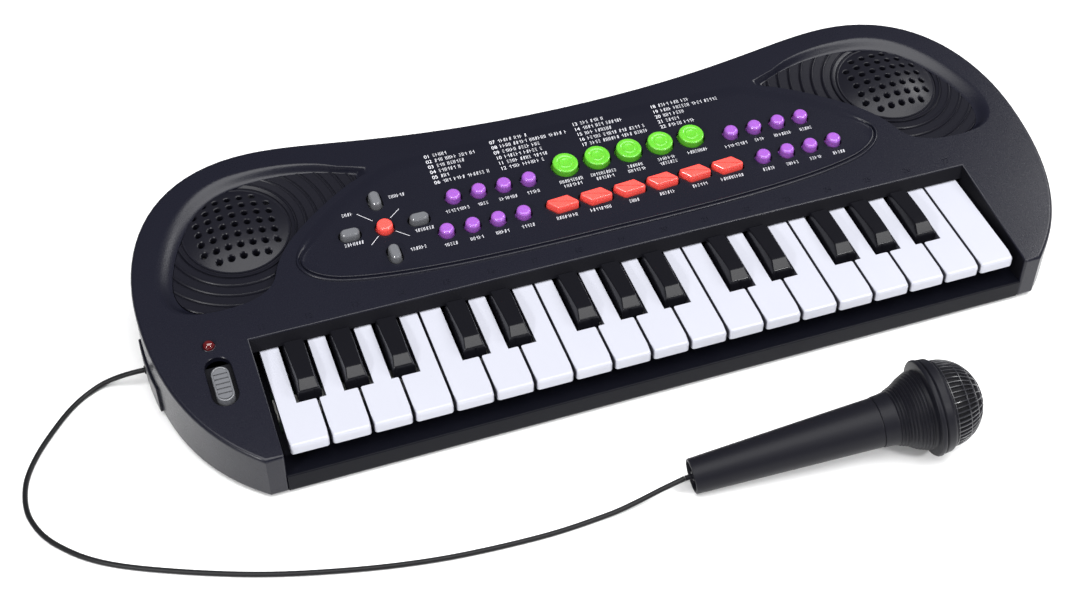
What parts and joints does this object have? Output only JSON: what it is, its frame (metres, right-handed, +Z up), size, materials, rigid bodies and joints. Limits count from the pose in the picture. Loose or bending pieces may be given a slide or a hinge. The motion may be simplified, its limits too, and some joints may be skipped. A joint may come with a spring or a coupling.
{
  "type": "toy electronic keyboard",
  "caption": "Battery toy keyboard with hinged piano keys, coloured buttons and round speakers in a waisted dark case, and a wired toy microphone.",
  "frame": {"origin": "on the floor, under the middle of the box that the keyboard and its microphone fill together", "axes": "+X along the keys to the treble end, +Y to the back of the keyboard, +Z up"},
  "size_m": [0.5663, 0.2828, 0.0575],
  "materials": {
    "case": "fine moulded texture",
    "case_base": "moulded",
    "grille": "moulded, satin",
    "battery_wrap": "printed film",
    "spring_steel": "bright",
    "screw_steel": "zinc plated",
    "speaker_steel": "plated",
    "speaker_paper": "black pulp",
    "circuit_board": "solder mask",
    "contact_rubber": "moulded",
    "led_lens": "clear red",
    "green_pad": "satin",
    "red_button": "satin",
    "purple_button": "satin",
    "grey_button": "satin",
    "white_key": "satin",
    "black_key": "glossy",
    "mic_plastic": "satin",
    "capsule": "plated",
    "cable": "satin jacket"
  },
  "bodies": {
    "root": {"upper_case": "case", "lower_case": "case_base", "battery_door": "case_base", "batteries": "battery_wrap", "battery_contacts": "spring_steel", "case_screws": "screw_steel", "speaker_grilles": "grille", "speaker_frames": "speaker_steel", "speaker_cones": "speaker_paper", "key_hinge_frame": "case_base", "key_pivot_rod": "spring_steel", "key_contact_board": "circuit_board", "contact_rubber": "contact_rubber", "main_board": "circuit_board", "power_led": "led_lens", "cord_strain_relief": "cable", "mic_cable": "cable"},
    "drum_pads": {"drum_pads": "green_pad"},
    "function_buttons": {"function_buttons": "red_button"},
    "rhythm_buttons": {"rhythm_buttons": "purple_button"},
    "tone_buttons": {"tone_buttons": "purple_button"},
    "tempo_volume_buttons": {"tempo_volume_buttons": "grey_button"},
    "stop_button": {"stop_button": "red_button"},
    "power_switch_knob": {"power_switch_knob": "grey_button"},
    "microphone": {"mic_handle": "mic_plastic", "mic_head": "mic_plastic", "mic_grille": "mic_plastic", "mic_capsule": "capsule"},
    "key_f3": {"key_f3": "white_key"},
    "key_g3": {"key_g3": "white_key"},
    "key_a3": {"key_a3": "white_key"},
    "key_b3": {"key_b3": "white_key"},
    "key_c4": {"key_c4": "white_key"},
    "key_d4": {"key_d4": "white_key"},
    "key_e4": {"key_e4": "white_key"},
    "key_f4": {"key_f4": "white_key"},
    "key_g4": {"key_g4": "white_key"},
    "key_a4": {"key_a4": "white_key"},
    "key_b4": {"key_b4": "white_key"},
    "key_c5": {"key_c5": "white_key"},
    "key_d5": {"key_d5": "white_key"},
    "key_e5": {"key_e5": "white_key"},
    "key_f5": {"key_f5": "white_key"},
    "key_g5": {"key_g5": "white_key"},
    "key_a5": {"key_a5": "white_key"},
    "key_b5": {"key_b5": "white_key"},
    "key_c6": {"key_c6": "white_key"},
    "key_f3_sharp": {"key_f3_sharp": "black_key"},
    "key_g3_sharp": {"key_g3_sharp": "black_key"},
    "key_a3_sharp": {"key_a3_sharp": "black_key"},
    "key_c4_sharp": {"key_c4_sharp": "black_key"},
    "key_d4_sharp": {"key_d4_sharp": "black_key"},
    "key_f4_sharp": {"key_f4_sharp": "black_key"},
    "key_g4_sharp": {"key_g4_sharp": "black_key"},
    "key_a4_sharp": {"key_a4_sharp": "black_key"},
    "key_c5_sharp": {"key_c5_sharp": "black_key"},
    "key_d5_sharp": {"key_d5_sharp": "black_key"},
    "key_f5_sharp": {"key_f5_sharp": "black_key"},
    "key_g5_sharp": {"key_g5_sharp": "black_key"},
    "key_a5_sharp": {"key_a5_sharp": "black_key"}
  },
  "joints": [
    {"name": "drum_pads_press", "type": "slide", "parent": "root", "child": "drum_pads", "axis": [0, 0.1564, -0.9877], "range_m": [0, 0.0013], "stiffness_N_per_m": 600, "springref_m": -0.001},
    {"name": "function_buttons_press", "type": "slide", "parent": "root", "child": "function_buttons", "axis": [0, 0.1564, -0.9877], "range_m": [0, 0.0012], "stiffness_N_per_m": 600, "springref_m": -0.001},
    {"name": "rhythm_buttons_press", "type": "slide", "parent": "root", "child": "rhythm_buttons", "axis": [0, 0.1564, -0.9877], "range_m": [0, 0.0012], "stiffness_N_per_m": 600, "springref_m": -0.001},
    {"name": "tone_buttons_press", "type": "slide", "parent": "root", "child": "tone_buttons", "axis": [0, 0.1564, -0.9877], "range_m": [0, 0.0012], "stiffness_N_per_m": 600, "springref_m": -0.001},
    {"name": "tempo_volume_buttons_press", "type": "slide", "parent": "root", "child": "tempo_volume_buttons", "axis": [0, 0.1564, -0.9877], "range_m": [0, 0.0012], "stiffness_N_per_m": 500, "springref_m": -0.001},
    {"name": "stop_button_press", "type": "slide", "parent": "root", "child": "stop_button", "axis": [0, 0.1564, -0.9877], "range_m": [0, 0.0012], "stiffness_N_per_m": 300, "springref_m": -0.001},
    {"name": "power_switch_slide", "type": "slide", "parent": "root", "child": "power_switch_knob", "axis": [0, 0.9877, 0.1564], "range_m": [0, 0.0065]},
    {"name": "microphone_lift", "type": "slide", "parent": "root", "child": "microphone", "axis": [0, 0, 1], "range_m": [0, 0.12]},
    {"name": "key_f3_press", "type": "hinge", "parent": "root", "child": "key_f3", "pos_m": [0, 0.0384, 0.027], "axis": [1, 0, 0], "range_deg": [0, 2.8], "stiffness_Nm_per_rad": 0.3, "springref_deg": -5.73},
    {"name": "key_g3_press", "type": "hinge", "parent": "root", "child": "key_g3", "pos_m": [0, 0.0384, 0.027], "axis": [1, 0, 0], "range_deg": [0, 2.8], "stiffness_Nm_per_rad": 0.3, "springref_deg": -5.73},
    {"name": "key_a3_press", "type": "hinge", "parent": "root", "child": "key_a3", "pos_m": [0, 0.0384, 0.027], "axis": [1, 0, 0], "range_deg": [0, 2.8], "stiffness_Nm_per_rad": 0.3, "springref_deg": -5.73},
    {"name": "key_b3_press", "type": "hinge", "parent": "root", "child": "key_b3", "pos_m": [0, 0.0384, 0.027], "axis": [1, 0, 0], "range_deg": [0, 2.8], "stiffness_Nm_per_rad": 0.3, "springref_deg": -5.73},
    {"name": "key_c4_press", "type": "hinge", "parent": "root", "child": "key_c4", "pos_m": [0, 0.0384, 0.027], "axis": [1, 0, 0], "range_deg": [0, 2.8], "stiffness_Nm_per_rad": 0.3, "springref_deg": -5.73},
    {"name": "key_d4_press", "type": "hinge", "parent": "root", "child": "key_d4", "pos_m": [0, 0.0384, 0.027], "axis": [1, 0, 0], "range_deg": [0, 2.8], "stiffness_Nm_per_rad": 0.3, "springref_deg": -5.73},
    {"name": "key_e4_press", "type": "hinge", "parent": "root", "child": "key_e4", "pos_m": [0, 0.0384, 0.027], "axis": [1, 0, 0], "range_deg": [0, 2.8], "stiffness_Nm_per_rad": 0.3, "springref_deg": -5.73},
    {"name": "key_f4_press", "type": "hinge", "parent": "root", "child": "key_f4", "pos_m": [0, 0.0384, 0.027], "axis": [1, 0, 0], "range_deg": [0, 2.8], "stiffness_Nm_per_rad": 0.3, "springref_deg": -5.73},
    {"name": "key_g4_press", "type": "hinge", "parent": "root", "child": "key_g4", "pos_m": [0, 0.0384, 0.027], "axis": [1, 0, 0], "range_deg": [0, 2.8], "stiffness_Nm_per_rad": 0.3, "springref_deg": -5.73},
    {"name": "key_a4_press", "type": "hinge", "parent": "root", "child": "key_a4", "pos_m": [0, 0.0384, 0.027], "axis": [1, 0, 0], "range_deg": [0, 2.8], "stiffness_Nm_per_rad": 0.3, "springref_deg": -5.73},
    {"name": "key_b4_press", "type": "hinge", "parent": "root", "child": "key_b4", "pos_m": [0, 0.0384, 0.027], "axis": [1, 0, 0], "range_deg": [0, 2.8], "stiffness_Nm_per_rad": 0.3, "springref_deg": -5.73},
    {"name": "key_c5_press", "type": "hinge", "parent": "root", "child": "key_c5", "pos_m": [0, 0.0384, 0.027], "axis": [1, 0, 0], "range_deg": [0, 2.8], "stiffness_Nm_per_rad": 0.3, "springref_deg": -5.73},
    {"name": "key_d5_press", "type": "hinge", "parent": "root", "child": "key_d5", "pos_m": [0, 0.0384, 0.027], "axis": [1, 0, 0], "range_deg": [0, 2.8], "stiffness_Nm_per_rad": 0.3, "springref_deg": -5.73},
    {"name": "key_e5_press", "type": "hinge", "parent": "root", "child": "key_e5", "pos_m": [0, 0.0384, 0.027], "axis": [1, 0, 0], "range_deg": [0, 2.8], "stiffness_Nm_per_rad": 0.3, "springref_deg": -5.73},
    {"name": "key_f5_press", "type": "hinge", "parent": "root", "child": "key_f5", "pos_m": [0, 0.0384, 0.027], "axis": [1, 0, 0], "range_deg": [0, 2.8], "stiffness_Nm_per_rad": 0.3, "springref_deg": -5.73},
    {"name": "key_g5_press", "type": "hinge", "parent": "root", "child": "key_g5", "pos_m": [0, 0.0384, 0.027], "axis": [1, 0, 0], "range_deg": [0, 2.8], "stiffness_Nm_per_rad": 0.3, "springref_deg": -5.73},
    {"name": "key_a5_press", "type": "hinge", "parent": "root", "child": "key_a5", "pos_m": [0, 0.0384, 0.027], "axis": [1, 0, 0], "range_deg": [0, 2.8], "stiffness_Nm_per_rad": 0.3, "springref_deg": -5.73},
    {"name": "key_b5_press", "type": "hinge", "parent": "root", "child": "key_b5", "pos_m": [0, 0.0384, 0.027], "axis": [1, 0, 0], "range_deg": [0, 2.8], "stiffness_Nm_per_rad": 0.3, "springref_deg": -5.73},
    {"name": "key_c6_press", "type": "hinge", "parent": "root", "child": "key_c6", "pos_m": [0, 0.0384, 0.027], "axis": [1, 0, 0], "range_deg": [0, 2.8], "stiffness_Nm_per_rad": 0.3, "springref_deg": -5.73},
    {"name": "key_f3_sharp_press", "type": "hinge", "parent": "root", "child": "key_f3_sharp", "pos_m": [0, 0.0384, 0.027], "axis": [1, 0, 0], "range_deg": [0, 2.8], "stiffness_Nm_per_rad": 0.3, "springref_deg": -5.73},
    {"name": "key_g3_sharp_press", "type": "hinge", "parent": "root", "child": "key_g3_sharp", "pos_m": [0, 0.0384, 0.027], "axis": [1, 0, 0], "range_deg": [0, 2.8], "stiffness_Nm_per_rad": 0.3, "springref_deg": -5.73},
    {"name": "key_a3_sharp_press", "type": "hinge", "parent": "root", "child": "key_a3_sharp", "pos_m": [0, 0.0384, 0.027], "axis": [1, 0, 0], "range_deg": [0, 2.8], "stiffness_Nm_per_rad": 0.3, "springref_deg": -5.73},
    {"name": "key_c4_sharp_press", "type": "hinge", "parent": "root", "child": "key_c4_sharp", "pos_m": [0, 0.0384, 0.027], "axis": [1, 0, 0], "range_deg": [0, 2.8], "stiffness_Nm_per_rad": 0.3, "springref_deg": -5.73},
    {"name": "key_d4_sharp_press", "type": "hinge", "parent": "root", "child": "key_d4_sharp", "pos_m": [0, 0.0384, 0.027], "axis": [1, 0, 0], "range_deg": [0, 2.8], "stiffness_Nm_per_rad": 0.3, "springref_deg": -5.73},
    {"name": "key_f4_sharp_press", "type": "hinge", "parent": "root", "child": "key_f4_sharp", "pos_m": [0, 0.0384, 0.027], "axis": [1, 0, 0], "range_deg": [0, 2.8], "stiffness_Nm_per_rad": 0.3, "springref_deg": -5.73},
    {"name": "key_g4_sharp_press", "type": "hinge", "parent": "root", "child": "key_g4_sharp", "pos_m": [0, 0.0384, 0.027], "axis": [1, 0, 0], "range_deg": [0, 2.8], "stiffness_Nm_per_rad": 0.3, "springref_deg": -5.73},
    {"name": "key_a4_sharp_press", "type": "hinge", "parent": "root", "child": "key_a4_sharp", "pos_m": [0, 0.0384, 0.027], "axis": [1, 0, 0], "range_deg": [0, 2.8], "stiffness_Nm_per_rad": 0.3, "springref_deg": -5.73},
    {"name": "key_c5_sharp_press", "type": "hinge", "parent": "root", "child": "key_c5_sharp", "pos_m": [0, 0.0384, 0.027], "axis": [1, 0, 0], "range_deg": [0, 2.8], "stiffness_Nm_per_rad": 0.3, "springref_deg": -5.73},
    {"name": "key_d5_sharp_press", "type": "hinge", "parent": "root", "child": "key_d5_sharp", "pos_m": [0, 0.0384, 0.027], "axis": [1, 0, 0], "range_deg": [0, 2.8], "stiffness_Nm_per_rad": 0.3, "springref_deg": -5.73},
    {"name": "key_f5_sharp_press", "type": "hinge", "parent": "root", "child": "key_f5_sharp", "pos_m": [0, 0.0384, 0.027], "axis": [1, 0, 0], "range_deg": [0, 2.8], "stiffness_Nm_per_rad": 0.3, "springref_deg": -5.73},
    {"name": "key_g5_sharp_press", "type": "hinge", "parent": "root", "child": "key_g5_sharp", "pos_m": [0, 0.0384, 0.027], "axis": [1, 0, 0], "range_deg": [0, 2.8], "stiffness_Nm_per_rad": 0.3, "springref_deg": -5.73},
    {"name": "key_a5_sharp_press", "type": "hinge", "parent": "root", "child": "key_a5_sharp", "pos_m": [0, 0.0384, 0.027], "axis": [1, 0, 0], "range_deg": [0, 2.8], "stiffness_Nm_per_rad": 0.3, "springref_deg": -5.73}
  ]
}
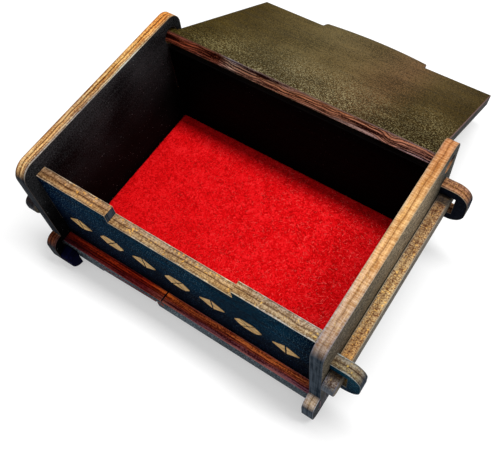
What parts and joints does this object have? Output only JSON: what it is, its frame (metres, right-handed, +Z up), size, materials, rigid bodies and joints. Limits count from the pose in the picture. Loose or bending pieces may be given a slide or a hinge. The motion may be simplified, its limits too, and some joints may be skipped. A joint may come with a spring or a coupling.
{
  "type": "wooden puzzle box",
  "caption": "Small lidded plywood box locked together by loose sliding keys, with a swing-back lid and a felt lining.",
  "frame": {"origin": "middle of the underside of the four-walled box, on the surface it stands on", "axes": "+X to the box's right, +Y to its back, where the open lid lies, +Z up"},
  "size_m": [0.1274, 0.1397, 0.052],
  "materials": {
    "dark_ply": "satin",
    "teal_ply": "satin",
    "navy_ply": "satin",
    "olive_ply": "satin",
    "gold_ply": "satin",
    "red_ply": "satin",
    "red_felt": "matte"
  },
  "bodies": {
    "carcass": {"side_left": "dark_ply", "side_right": "dark_ply", "front_panel": "teal_ply", "back_panel": "dark_ply", "base_panel": "dark_ply", "felt_lining": "red_felt", "tab_cheek": "navy_ply"},
    "lid": {"lid": "olive_ply"},
    "side_key_left": {"side_key_left": "gold_ply"},
    "side_key_right": {"side_key_right": "gold_ply"},
    "front_key_short": {"front_key_short": "red_ply"},
    "front_key_long": {"front_key_long": "red_ply"},
    "rear_key_short": {"rear_key_short": "red_ply"},
    "rear_key_long": {"rear_key_long": "red_ply"}
  },
  "joints": [
    {"name": "lid_hinge", "type": "hinge", "parent": "carcass", "child": "lid", "pos_m": [0, 0.0336, 0.0449], "axis": [1, 0, 0], "range_deg": [0, 210]},
    {"name": "side_key_left_slide", "type": "slide", "parent": "carcass", "child": "side_key_left", "axis": [0, 1, 0], "range_m": [-0.07, 0.07]},
    {"name": "side_key_right_slide", "type": "slide", "parent": "carcass", "child": "side_key_right", "axis": [0, 1, 0], "range_m": [-0.07, 0.07]},
    {"name": "front_key_short_slide", "type": "slide", "parent": "carcass", "child": "front_key_short", "axis": [1, 0, 0], "range_m": [-0.04, 0]},
    {"name": "front_key_long_slide", "type": "slide", "parent": "carcass", "child": "front_key_long", "axis": [1, 0, 0], "range_m": [0, 0.056]},
    {"name": "rear_key_short_slide", "type": "slide", "parent": "carcass", "child": "rear_key_short", "axis": [1, 0, 0], "range_m": [0, 0.04]},
    {"name": "rear_key_long_slide", "type": "slide", "parent": "carcass", "child": "rear_key_long", "axis": [1, 0, 0], "range_m": [-0.056, 0]}
  ]
}
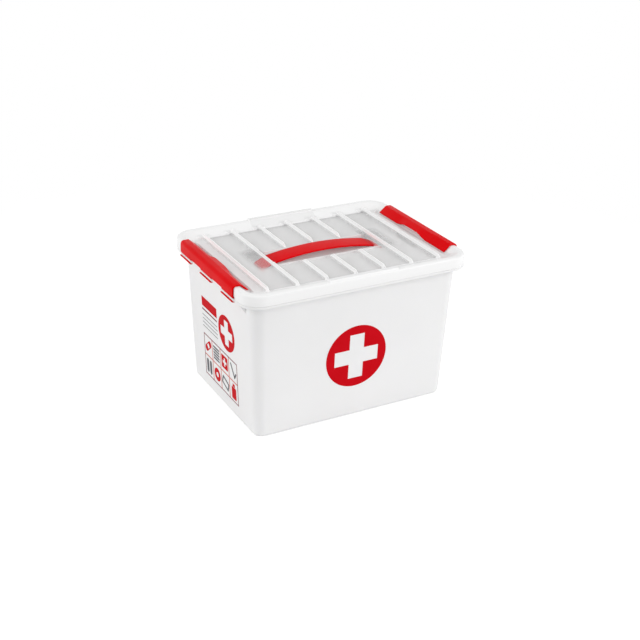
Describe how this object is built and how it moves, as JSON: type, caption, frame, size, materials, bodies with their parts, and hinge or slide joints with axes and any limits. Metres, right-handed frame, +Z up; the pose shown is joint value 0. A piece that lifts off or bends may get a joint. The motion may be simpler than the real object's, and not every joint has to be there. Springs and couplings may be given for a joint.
{
  "type": "first_aid_box",
  "caption": "First aid storage box with a white tub, frosted ribbed lid, red strap handle, red hinged end clips, lift-out tray and printed cross labels",
  "frame": {"origin": "middle of the base, on the surface that the box stands on", "axes": "+X along the long side towards the right clip, +Y away from the front wall with the large disc, +Z up"},
  "size_m": [0.408, 0.3, 0.2594],
  "materials": {
    "tub_white": "injection-moulded white polypropylene with a fine satin grain",
    "lid_frosted": "frosted, see-through polypropylene, satin",
    "strap_red": "red moulded plastic strap, smooth",
    "tray_white": "off-white polypropylene, satin",
    "clip_red": "red moulded polypropylene, smooth with soft highlights",
    "print_red": "red screen print on a thin label"
  },
  "bodies": {
    "tub_body": {"tub": "tub_white", "front_cross_disc": "print_red", "side_cross_disc": "print_red", "side_header_bar": "print_red", "side_pictogram_panel": "print_red"},
    "tray_body": {"insert_tray": "tray_white"},
    "lid_body": {"lid": "lid_frosted"},
    "handle_body": {"handle_strap": "strap_red"},
    "clip_right_body": {"clip_right": "clip_red"},
    "clip_left_body": {"clip_left": "clip_red"}
  },
  "joints": [
    {"name": "tray_lift", "type": "slide", "parent": "tub_body", "child": "tray_body", "axis": [0, 0, 1], "range_m": [0, 0.2]},
    {"name": "lid_lift", "type": "slide", "parent": "tray_body", "child": "lid_body", "axis": [0, 0, 1], "range_m": [0, 0.21]},
    {"name": "handle_raise", "type": "slide", "parent": "lid_body", "child": "handle_body", "axis": [0, 0, 1], "range_m": [0, 0.02], "deforming": ["handle_strap"]},
    {"name": "clip_right_hinge", "type": "hinge", "parent": "tub_body", "child": "clip_right_body", "pos_m": [0.2002, 0, 0.2363], "axis": [0, 1, 0], "range_deg": [0, 120]},
    {"name": "clip_left_hinge", "type": "hinge", "parent": "tub_body", "child": "clip_left_body", "pos_m": [-0.2002, 0, 0.2363], "axis": [0, -1, 0], "range_deg": [0, 120]}
  ]
}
-------------------------
- _PROBLEM REQUIREMENTS_: Find every line that has "caption" in it, then return those lines.

- _SOLUTION FOR THIS EXERCISE_:
  "caption": "Battery toy keyboard with hinged piano keys, coloured buttons and round speakers in a waisted dark case, and a wired toy microphone.",
  "caption": "Small lidded plywood box locked together by loose sliding keys, with a swing-back lid and a felt lining.",
Describe how this object is built and how it moves, as JSON: type, caption, frame, size, materials, bodies with their parts, and hinge or slide joints with axes and any limits. Metres, right-handed frame, +Z up; the pose shown is joint value 0. A piece that lifts off or bends may get a joint. The motion may be simpler than the real object's, and not every joint has to be there. Springs and couplings may be given for a joint.
  "caption": "First aid storage box with a white tub, frosted ribbed lid, red strap handle, red hinged end clips, lift-out tray and printed cross labels",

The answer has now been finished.